Ainda quis convencer minha mulher a adaptarmos um dos três quartos de nosso esconderijo para servir de sala de vídeo, leitura e ginástica, mas desconfiei de que ela me daria um “não” daqueles definitivos, sob o argumento de que quer manter pelo menos dois quartos disponíveis para filhos e netos.
– Muito obrigado… Não tenho onde colocar – declinei.
– Tudo bem. Se mudar de ideia, me avise.
Não deram três semanas e Jorge Bola Sete me procurou de novo. A esteira chegara. Descreveu-a com a crueldade de certos amigos nessas ocasiões: alta tecnologia, silenciosa, baixo consumo de energia, monitoramento de pressão arterial e batimentos cardíacos, relatórios de performance aeróbica, essas coisas.
– Passa lá em casa amanhã, bem cedinho. Eu e Ana vamos estrear.
De olho, inclusive, na tapioca e no cuscuz de minha vizinha, topei e fui lá. Os dois, com fones de ouvido e roupas coladas ao corpo feito embalagens a vácuo, estavam entusiasmados e ansiosos com o novo brinquedo. Ele então liga a TV e o home theater, ativa o bluetooth e coloca a máquina pra funcionar.

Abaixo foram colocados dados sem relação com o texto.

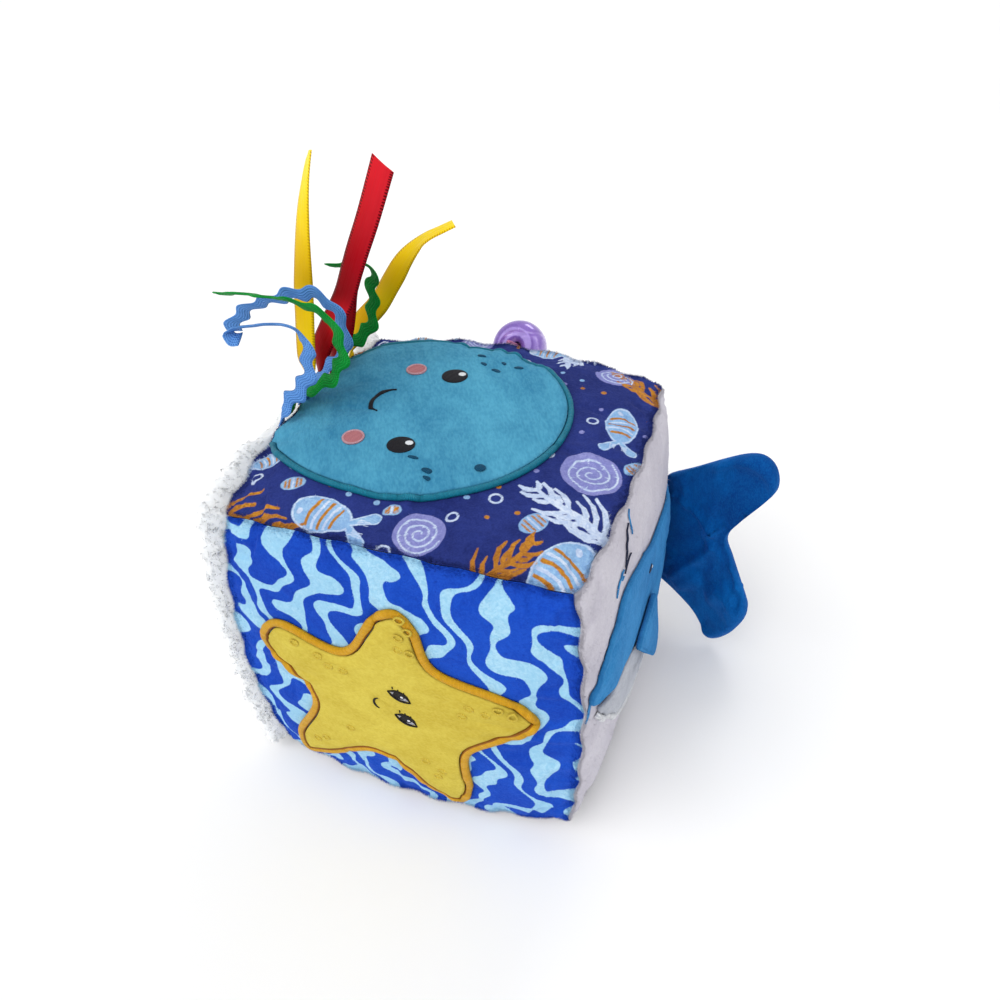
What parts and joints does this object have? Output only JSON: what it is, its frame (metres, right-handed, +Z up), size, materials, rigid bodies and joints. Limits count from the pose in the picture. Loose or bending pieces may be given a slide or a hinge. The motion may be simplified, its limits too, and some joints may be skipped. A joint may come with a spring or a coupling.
{
  "type": "soft fabric block",
  "caption": "Stuffed plush cube with sewn-on sea creatures, a stuffed tail, satin ribbons and ric-rac along one seam, and a bead on a cord.",
  "frame": {"origin": "centre of the flat spot the block stands on, at floor height", "axes": "+Z up through the jellyfish panel, -Y out of the starfish panel, +X out of the whale panel, -X out of the fleece panel"},
  "size_m": [0.2165, 0.1782, 0.2448],
  "materials": {
    "filling_white": "loose polyester fibre",
    "plush_navy": "short-pile plush with a small print",
    "plush_royal_blue": "short-pile plush with pale wavy bands",
    "plush_blush": "short-pile plush",
    "fleece_white": "curly sherpa fleece",
    "plush_aqua": "short-pile plush",
    "thread_teal": "satin stitching",
    "plush_yellow": "short-pile plush",
    "thread_gold": "satin stitching",
    "plush_ocean": "short-pile plush",
    "plush_grey": "brushed plush",
    "plush_deep_blue": "minky plush",
    "thread_black": "embroidery",
    "thread_salmon": "embroidery",
    "thread_white": "fluffy overlock stitching",
    "satin_yellow": "satin weave",
    "satin_red": "satin weave",
    "ricrac_blue": "braided trim",
    "ricrac_green": "braided trim",
    "bead_purple": "pearly gloss",
    "cord_pink": "braided cord"
  },
  "bodies": {
    "block": {"filling_core": "filling_white", "jellyfish_body": "plush_aqua", "jellyfish_cheek_back": "thread_salmon", "jellyfish_cheek_front": "thread_salmon", "jellyfish_eye_back": "thread_black", "jellyfish_eye_front": "thread_black", "jellyfish_satin_edge": "thread_teal", "jellyfish_smile": "thread_black", "panel_back": "plush_blush", "panel_bottom": "plush_blush", "panel_front": "plush_royal_blue", "panel_left_fleece": "fleece_white", "panel_right": "plush_blush", "panel_top": "plush_navy", "starfish_body": "plush_yellow", "starfish_eye_lower": "thread_black", "starfish_eye_upper": "thread_black", "starfish_mouth": "thread_black", "starfish_satin_edge": "thread_gold", "whale_belly": "plush_grey", "whale_belly_hem": "thread_white", "whale_body": "plush_ocean", "whale_eye": "thread_black"},
    "blue_ricrac_front_strand": {"blue_ricrac_front": "ricrac_blue"},
    "green_ricrac_front_strand": {"green_ricrac_front": "ricrac_green"},
    "blue_ricrac_back_strand": {"blue_ricrac_back": "ricrac_blue"},
    "yellow_ribbon_left_strand": {"yellow_ribbon_left": "satin_yellow"},
    "red_ribbon_front_strand": {"red_ribbon_front": "satin_red"},
    "red_ribbon_back_strand": {"red_ribbon_back": "satin_red"},
    "green_ricrac_back_strand": {"green_ricrac_back": "ricrac_green"},
    "yellow_ribbon_right_strand": {"yellow_ribbon_right": "satin_yellow"},
    "tail": {"tail_skin_front": "plush_deep_blue", "tail_skin_back": "plush_deep_blue", "tail_filling": "filling_white"},
    "fin": {"whale_fin": "plush_ocean"},
    "cord": {"bead_cord": "cord_pink"},
    "bead": {"bead": "bead_purple"}
  },
  "joints": [
    {"name": "blue_ricrac_front_bend", "type": "hinge", "parent": "block", "child": "blue_ricrac_front_strand", "pos_m": [-0.06977, -0.014, 0.14257], "axis": [0, 1, 0], "range_deg": [-98, 10], "stiffness_Nm_per_rad": 0.002},
    {"name": "green_ricrac_front_bend", "type": "hinge", "parent": "block", "child": "green_ricrac_front_strand", "pos_m": [-0.06996, -0.006, 0.14276], "axis": [0, 1, 0], "range_deg": [-100, 12], "stiffness_Nm_per_rad": 0.002},
    {"name": "blue_ricrac_back_bend", "type": "hinge", "parent": "block", "child": "blue_ricrac_back_strand", "pos_m": [-0.07, 0.002, 0.1428], "axis": [0, 1, 0], "range_deg": [-100, 8], "stiffness_Nm_per_rad": 0.002},
    {"name": "yellow_ribbon_left_bend", "type": "hinge", "parent": "block", "child": "yellow_ribbon_left_strand", "pos_m": [-0.06988, 0.01, 0.14268], "axis": [0, 1, 0], "range_deg": [-88, 12], "stiffness_Nm_per_rad": 0.002},
    {"name": "red_ribbon_front_bend", "type": "hinge", "parent": "block", "child": "red_ribbon_front_strand", "pos_m": [-0.06962, 0.018, 0.14242], "axis": [0, 1, 0], "range_deg": [-88, 12], "stiffness_Nm_per_rad": 0.002},
    {"name": "red_ribbon_back_bend", "type": "hinge", "parent": "block", "child": "red_ribbon_back_strand", "pos_m": [-0.0692, 0.026, 0.142], "axis": [0, 1, 0], "range_deg": [-100, 10], "stiffness_Nm_per_rad": 0.002},
    {"name": "green_ricrac_back_bend", "type": "hinge", "parent": "block", "child": "green_ricrac_back_strand", "pos_m": [-0.0686, 0.034, 0.1414], "axis": [0, 1, 0], "range_deg": [-98, 12], "stiffness_Nm_per_rad": 0.002},
    {"name": "yellow_ribbon_right_bend", "type": "hinge", "parent": "block", "child": "yellow_ribbon_right_strand", "pos_m": [-0.06783, 0.042, 0.14063], "axis": [0, 1, 0], "range_deg": [-98, 5], "stiffness_Nm_per_rad": 0.002},
    {"name": "tail_sway", "type": "hinge", "parent": "block", "child": "tail", "pos_m": [0.07055, 0.07055, 0.0728], "axis": [0, 0, 1], "range_deg": [-15, 120], "stiffness_Nm_per_rad": 0.01},
    {"name": "fin_lift", "type": "hinge", "parent": "block", "child": "fin", "pos_m": [0.07744, -0.0058, 0.07216], "axis": [0, -1, 0], "range_deg": [-3, 90], "stiffness_Nm_per_rad": 0.0005},
    {"name": "cord_swing", "type": "hinge", "parent": "block", "child": "cord", "pos_m": [-0.005, 0.07047, 0.14327], "axis": [1, 0, 0], "range_deg": [0, 145]},
    {"name": "bead_spin", "type": "hinge", "parent": "cord", "child": "bead", "pos_m": [-0.005, 0.08584, 0.1321], "axis": [0, 0.809, -0.5878], "continuous": true}
  ]
}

Parecia um porta-aviões zarpando.
Ana aguardava a sua vez, fazendo alongamento e, imagino, numa confabulação telepática com o maridão. Luzes piscavam no painel, números surgiam, ouviam-se uns apitinhos esquisitos, tudo muito colorido, sonoro, quase uma nave de filmes de ficção científica.

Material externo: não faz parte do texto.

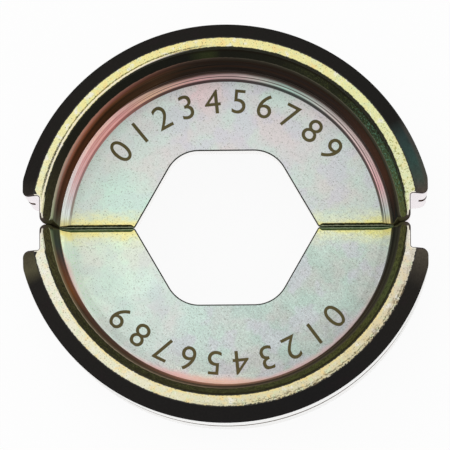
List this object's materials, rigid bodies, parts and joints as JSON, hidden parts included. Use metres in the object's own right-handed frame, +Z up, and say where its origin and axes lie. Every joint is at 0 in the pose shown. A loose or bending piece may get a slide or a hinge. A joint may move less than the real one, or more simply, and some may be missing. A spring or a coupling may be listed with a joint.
{
  "type": "crimping die",
  "caption": "Round crimping die in upper and lower halves with tall rims, recessed thin webs and a six-sided nest between them.",
  "frame": {"origin": "the nest's axis at the height of the lower rim lands, which the die lies on", "axes": "+Z up along the nest's axis, +X along the split between the halves, +Y from the lower half to the upper half"},
  "size_m": [0.048, 0.0474, 0.025],
  "materials": {
    "plated_steel": "zinc plating with a yellow, pink and green iridescent passivation, nearly black on the bevels"
  },
  "bodies": {
    "root": {"upper_die_half": "plated_steel", "lower_die_half": "plated_steel"}
  },
  "joints": []
}
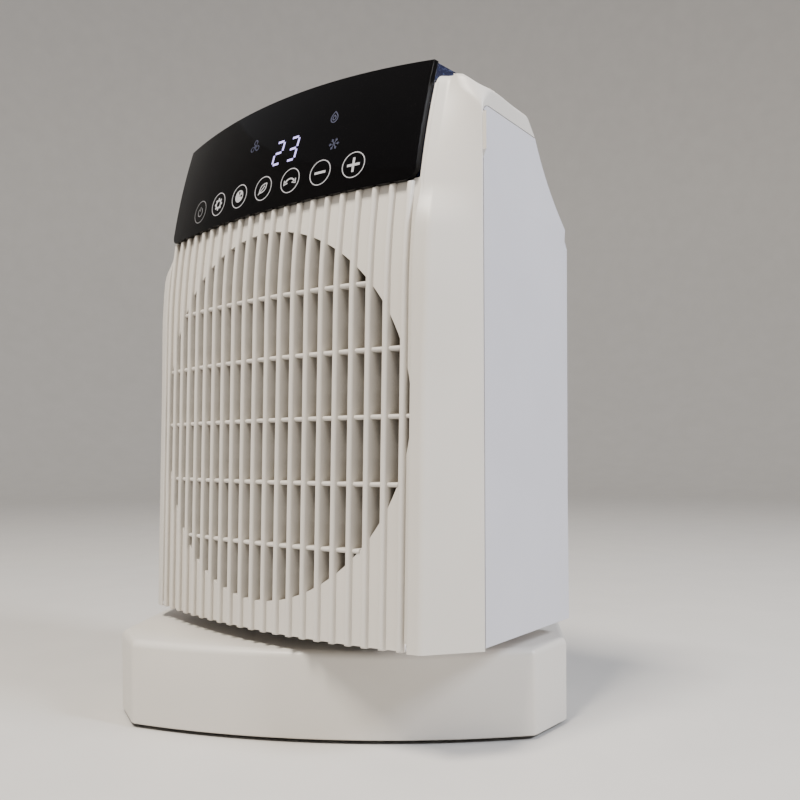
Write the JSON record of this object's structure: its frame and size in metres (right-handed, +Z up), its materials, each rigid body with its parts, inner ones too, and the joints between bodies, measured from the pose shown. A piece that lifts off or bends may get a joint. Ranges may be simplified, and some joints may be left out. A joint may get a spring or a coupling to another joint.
{
  "type": "fan convector heater",
  "caption": "Free-standing oscillating fan heater: ribbed outlet, glossy touch panel with display, and a rear intake grille, on a wide low base.",
  "frame": {"origin": "on the table under the middle of the whole object's bounding box, with the head turned as in the picture", "axes": "+Z up, -Y the front of the base, +X to the right of someone facing the base's front"},
  "size_m": [0.2442, 0.2121, 0.33],
  "materials": {
    "white_plastic": "satin moulded plastic, warm white",
    "shell_plastic": "satin moulded plastic, white",
    "panel_black": "high gloss black",
    "panel_side": "glossy dark blue-black",
    "dark_plastic": "fine satin texture",
    "heat_plastic": "heat-resistant, matt",
    "nylon": "natural nylon, satin",
    "rubber": "matt moulded rubber",
    "steel": "plated steel",
    "zinc": "bright zinc-plated steel",
    "aluminium": "folded fin stock, satin",
    "board": "green circuit board with solder mask",
    "relay_blue": "blue moulded relay case",
    "capacitor_sleeve": "shrink sleeve, dark blue",
    "filter_mesh": "open grey dust mesh in a moulded frame"
  },
  "bodies": {
    "base": {"base_cover": "white_plastic", "base_plate": "dark_plastic", "rubber_foot_1": "rubber", "rubber_foot_2": "rubber", "rubber_foot_3": "rubber", "rubber_foot_4": "rubber", "base_screw_1": "zinc", "base_screw_2": "zinc", "base_screw_3": "zinc", "base_screw_4": "zinc", "oscillation_motor": "steel", "oscillation_motor_screw_1": "zinc", "oscillation_motor_screw_2": "zinc", "swivel_bearing_ring": "nylon", "tip_over_switch": "dark_plastic", "cord_gland": "rubber", "power_switch_body": "dark_plastic"},
    "head": {"front_shell": "white_plastic", "rear_shell": "shell_plastic", "rear_grille": "shell_plastic", "dust_filter": "filter_mesh", "touch_panel": "panel_black", "panel_housing": "panel_side", "display_board": "board", "led_display": "dark_plastic", "heater_duct": "heat_plastic", "heater_frame": "heat_plastic", "ptc_heater": "aluminium", "thermal_cutout": "steel", "fan_motor": "steel", "motor_bracket": "heat_plastic", "power_board": "board", "relay_1": "relay_blue", "relay_2": "relay_blue", "supply_capacitor": "capacitor_sleeve", "room_sensor": "dark_plastic", "swivel_turntable": "nylon", "drive_gear": "nylon", "swivel_clip": "steel", "case_screw_1": "zinc", "case_screw_2": "zinc", "case_screw_3": "zinc", "case_screw_4": "zinc", "turntable_screw_1": "zinc", "turntable_screw_2": "zinc", "turntable_screw_3": "zinc"},
    "fan": {"fan_impeller": "dark_plastic", "fan_shaft": "steel", "fan_nut": "zinc"},
    "pinion": {"oscillation_pinion": "nylon"},
    "tip_over_plunger": {"tip_over_plunger": "nylon"},
    "power_rocker": {"power_rocker": "dark_plastic"}
  },
  "joints": [
    {"name": "head_swivel", "type": "hinge", "parent": "base", "child": "head", "pos_m": [-0.0015, -0.0045, 0.05], "axis": [0, 0, 1], "range_deg": [-0.4, 69.6]},
    {"name": "pinion_spin", "type": "hinge", "parent": "base", "child": "pinion", "pos_m": [-0.0375, -0.0045, 0.039], "axis": [0, 0, 1], "range_deg": [-140, 1]},
    {"name": "fan_spin", "type": "hinge", "parent": "head", "child": "fan", "pos_m": [0.00077, -0.00121, 0.1617], "axis": [0.5678, 0.8231, 0], "continuous": true},
    {"name": "plunger_slide", "type": "slide", "parent": "base", "child": "tip_over_plunger", "axis": [0, 0, 1], "range_m": [-0.004, 0], "stiffness_N_per_m": 10, "springref_m": -0.004},
    {"name": "power_rocker_tilt", "type": "hinge", "parent": "base", "child": "power_rocker", "pos_m": [-0.0535, 0.0535, 0.024], "axis": [1, 0, 0], "range_deg": [-14, 0]}
  ],
  "couplings": [
    {"joint": "pinion_spin", "follows": "head_swivel", "ratio": -2}
  ]
}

Quarenta e cinco minutos depois, Jorge Bola Sete desembarca encharcado, toalha no pescoço e toma um copo d’água de um gole só. Ana limpa o excesso de batom com o dedo mindinho, escala o deck, agarra-se à barra e começa tudo de novo.
Eu via aquilo e tinha a sensação de que, a qualquer momento, o troço sairia deslizando pela sala como um patinete gigante, chegaria à varanda, alçaria voo e pousaria intacto nas imediações da feira de artesanato da Pajuçara. No final, eu estava mortinho de cansaço e de fome só de assistir.
Em menos de um mês, encontro o casal na garagem do prédio. Examino-o de cima a baixo à procura de uma possível redução de peso. Não percebo qualquer mudança significativa e, curioso, brinco:
– E aí, como vai a ginástica com a “gringa”?
– Nem me fale! – antecipa-se Ana – Acabamos de doar a esteira ao cara do 5º andar, aquele bancário metido a cronista. Estava virando cabide de roupa suja.
– Como assim? Doar um equipamento poderoso daqueles?
Nisso, toca o celular de Ana, que dá uma olhada na tela e alerta:
– É ele!
– Não atenda, não atenda! – diz o marido – O cara me ligou ontem umas cinco vezes...
Em seguida, toca o celular de Jorge Bola Sete. Era ele, de novo. Segunda ligação do dia e não eram nem oito da manhã. E meu amigo me implora, quase de joelhos:
– Atende aí, por favor. Diz que esqueci meu celular no seu apartamento, anteontem.
– O que houve, vocês brigaram?
– Nada... Mas, vai que ele resolve devolver aquele trambolho!